Sneaker artist gains widespread media attention

Gabriella DiPietro/News Editor Bizon, a Duquesne junior, started customizing shoes in high school.
Gabriella DiPietro/News Editor
Bizon, a Duquesne junior, started customizing shoes in high school.

Gabiella DiPietro | News Editor

10/04/2018

Artists can share their creativity in a variety of ways. Artistic imagination can be channeled through song, dance, sculptures or paint on a canvas, but one Duquesne student has set his sights on a different type of canvas – shoes.

20-year-old Brennan Bizon, a junior information systems and marketing major at Duquesne University’s Palumbo-Donahue School of Business, is a custom sneaker artist. His business, Bizon Customs, began in 2014 when Bizon was a sophomore at Cardinal Mooney High School in Youngstown, Ohio.

Bizon learned of the custom sneaker business through the Internet, so he decided to grab a pair and give it a try.

“[Custom shoe art] is actually a niche art that people have been doing for a long time,” Bizon said. “I’ve always done different art things throughout my life, so I just picked up an old pair of shoes I had and did a pair.”

From there, Bizon’s newfound passion slowly grew into Bizon Customs. He hand paints a wide variety of shoes, including sneakers, cleats and high heels.

“A friend wanted a pair, and it was kind of a domino effect,” Bizon said. “That’s how I got into the actual business side of it.”

Now, Bizon creates a pair of shoes almost every week.

Initially, the customer will provide a pair of shoes for Bizon to work with and instruct him about what type of design they want. From there, Bizon’s imagination lets loose.

Depending on the complexity of the work, an average pair of shoes can cost around $200 or $300, if not more.

Through his Instagram account, Bizon Customs even struck a deal with the NFL. According to Bizon, an agent direct messaged him on the app asking if he would be interested in creating a pair of cleats for Juju Smith-Schuster, who had not yet been drafted at the time.

“At first I thought it was a joke, so I accepted the offer but sort of dismissed the idea,” Bizon said. “But then Juju called me 10 minutes later and I was thrown into a group chat with him, so I knew it was the real deal.”

Since then, Bizon has made multiple pairs of cleats for the NFL’s My Cause My Cleats campaign, where players highlighted various charitable causes through their custom cleats during Week 13 on the field.

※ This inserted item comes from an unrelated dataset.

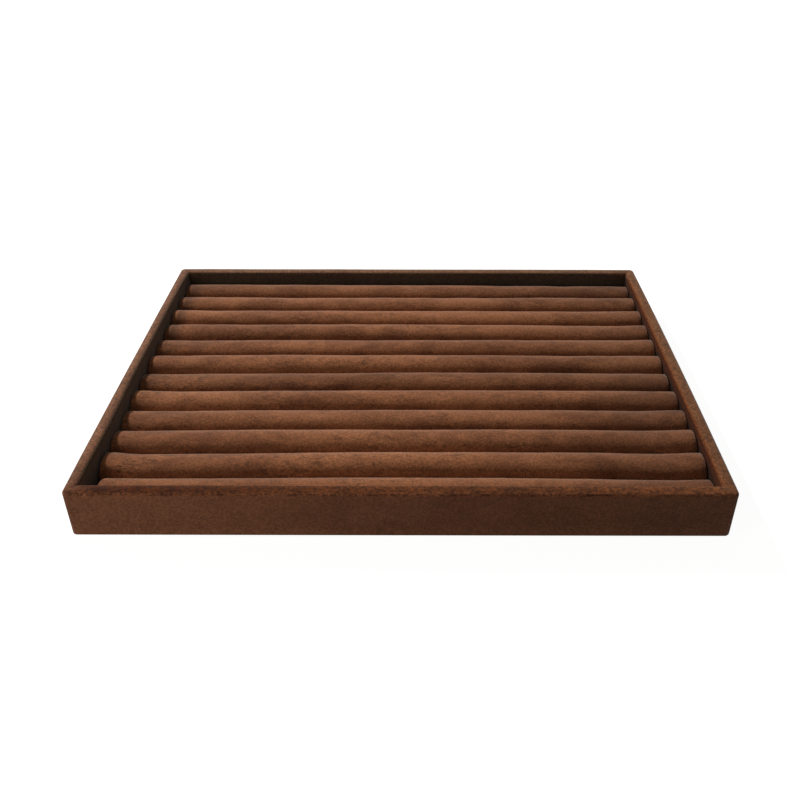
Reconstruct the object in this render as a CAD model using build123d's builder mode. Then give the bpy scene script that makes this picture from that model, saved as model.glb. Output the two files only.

His most recent pair were created for Steelers running back, James Conner, and received widespread media attention. The cleats’ design featured Pittsburgh-native rapper Mac Miller, in honor of his death on Sept. 7 from an apparent drug overdose.

“I hope there are a lot more players that I can do work for,” Bizon said.

According to Bizon, his art and his business have come to embody him, and it is how he has come to identify himself.

“When I think of who I am as a person, my first thought is always as an artist,” Bizon said. “It’s been the one common denominator, and one of the better aspects, of my adult life.”

In addition to his business, Bizon is also a student with a full course load of work.

“Balancing school and the business is not easy at all, but I enjoy my art,” Bizon said. “I have a routine, where I go to school, then come back to my house and work for a set amount a time. I keep it pretty structured, and it works for me.”

Bizon’s favorite pair of shoes to this date are Oreo shoes, the first pair of shoes that he ever made.

“The original idea was to make a custom painted shoe in about a week flat. Needless to say, I got a little carried away. These shoes have over 3,000 individual hand painted triangles on them. From start to finish, the shoes took over 100 hours of work … From there, my business took off,” according to Bizon
Customs’ website.

Going forward, Bizon hopes to grow and expand his business, and he hopes he can incorporate his art into whatever he ends up doing in the future.

The art of Bizon Customs will be displayed in Duquesne’s Gumberg Library starting on Monday, Oct. 8, and lasting until Oct. 31. The exhibit, DUQ Creates: Bizon Custom Sneaker Art, is part of the library’s new program initiative to showcase art and creative works from the university’s students, faculty and staff.

There will be a reception in the library’s fourth-floor Popular Reading Room on Tuesday, Oct. 9, from 6 p.m. to 7:30 p.m. to celebrate and introduce the new exhibit.

DUQ Creates: Bizon Custom Sneaker Art is free and open to the public.